Funnie, becase it was you who were againts of porting KDE apps to Windows, you even wrote and article for it.
I didn't read well the part where you said is not oly about Kolab, sorry.
Ignore last post
Ramsees:
I'm still trying to fathom your posts. Have you ever been a System Admin? Have you EVER set up an exchange server? Have you ever tried to configure kontact to work with all of the above Aaron mentioned?
They're just as simple and quick. Unfortunately I'm not entirely sure that kontact can or will be able to use an exchange server. Mostly because, as always, Microsoft does not WANT other clients to connect to their products. Why? Because they want you to buy their 'new and improved software.' Which, as Aaron was getting to, isn't as great in terms of supplying usability features as kontact.
@Ramsees
oh, i'm not an anti-MS troll. i'm an anti-shit-software troll ;)
just today i was actually commending another piece of MS software for having a decent UI on irc. i really don't care where the software comes from, i care more about it's allowance for Freedom, for security and for quality.
i have, at times, ripped our own software in my blog for failing on one of those three things.

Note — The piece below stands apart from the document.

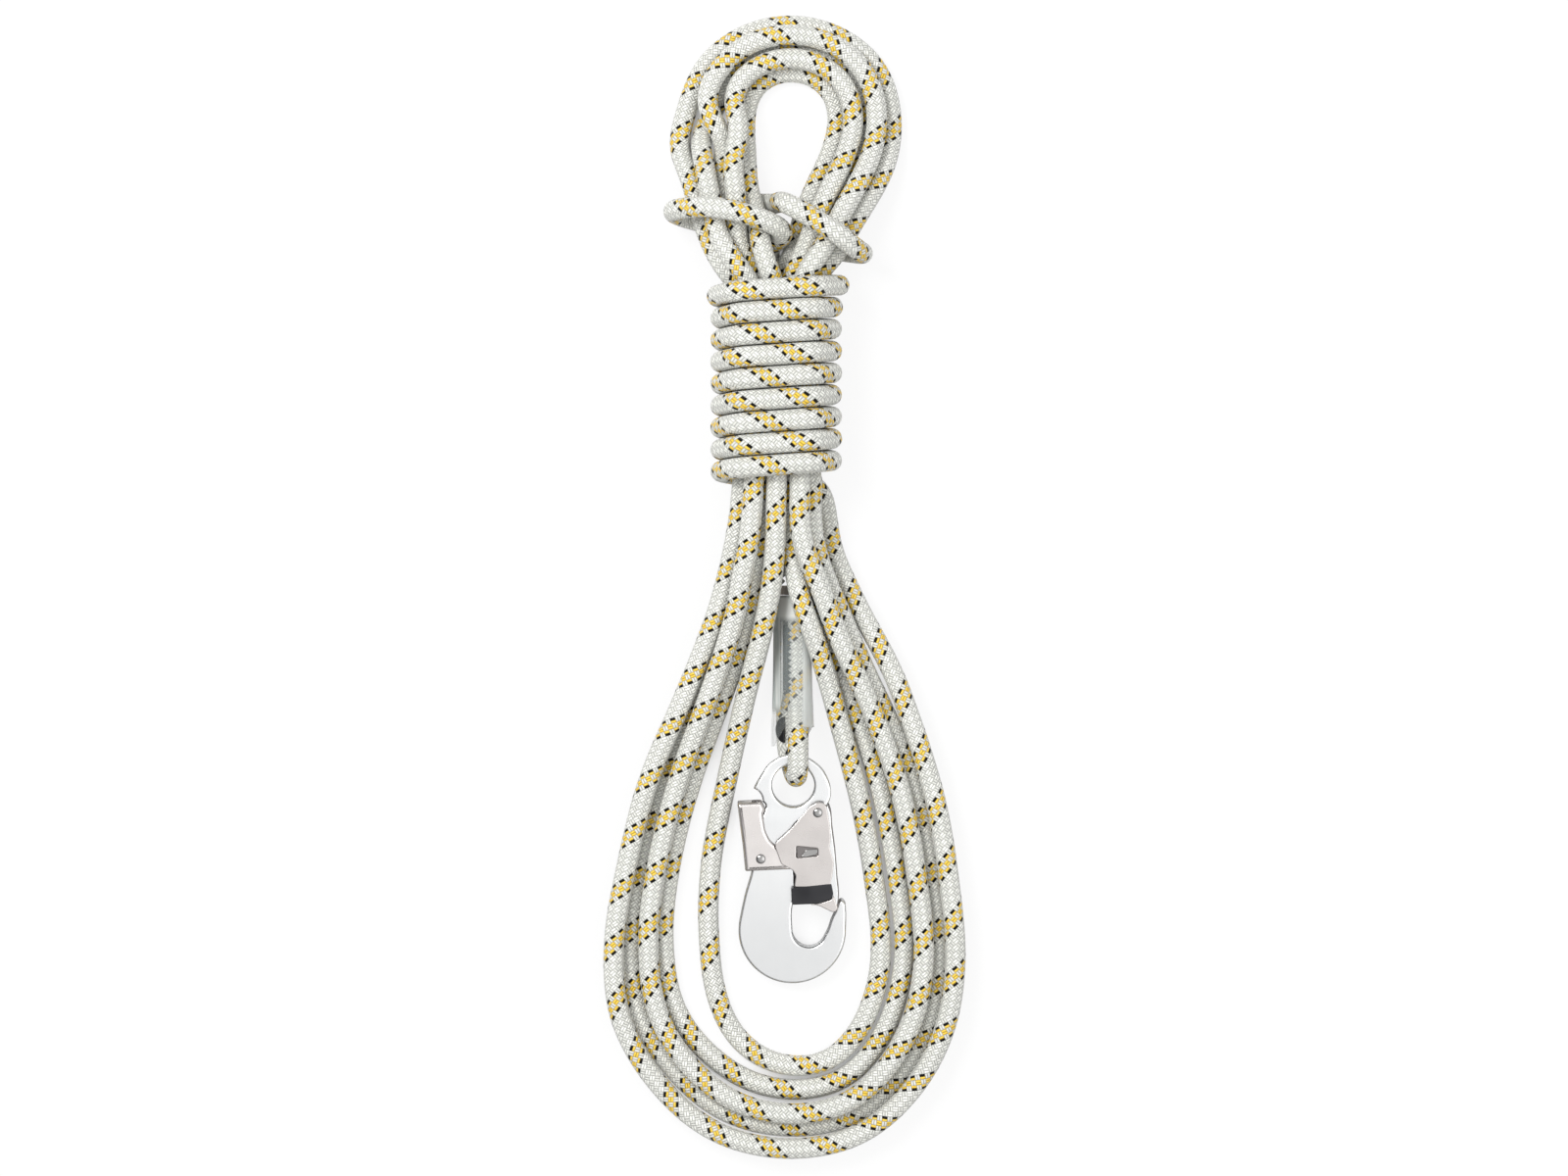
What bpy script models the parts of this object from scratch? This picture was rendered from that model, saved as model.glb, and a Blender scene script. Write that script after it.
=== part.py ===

i'm just calling it as i see it.
just like when i warned about porting all our apps to windows, which you mentioned. this is something i am still very wary of. i see benefits to porting select bits of our software, but not all of it. but that's a TOTALLY different topic now ;)
I haven't used Outlook for years, but I remember back in the day, I tried using it to peruse Usenet -- and it stank so badly, I am still smelling it. To put it simply, the text formatting was a joke, and it broke multiple threads into a nonsensical track record of gobbledy-gook. And this was on a Mac, where Microsoft was meant to be more attentive to design. It would surprise me if it got worse.
Nowadays, I stick to Sylpheed. It does what I want: fetches me my Google emails, and allows me to send. I used KMail too, and I was impressed -- but on a 200Mhz Pentium MMX, it coughs really easily.
Well, Outlook is meant to be setup by system administrators or their trained minions. Thats how it works at my University.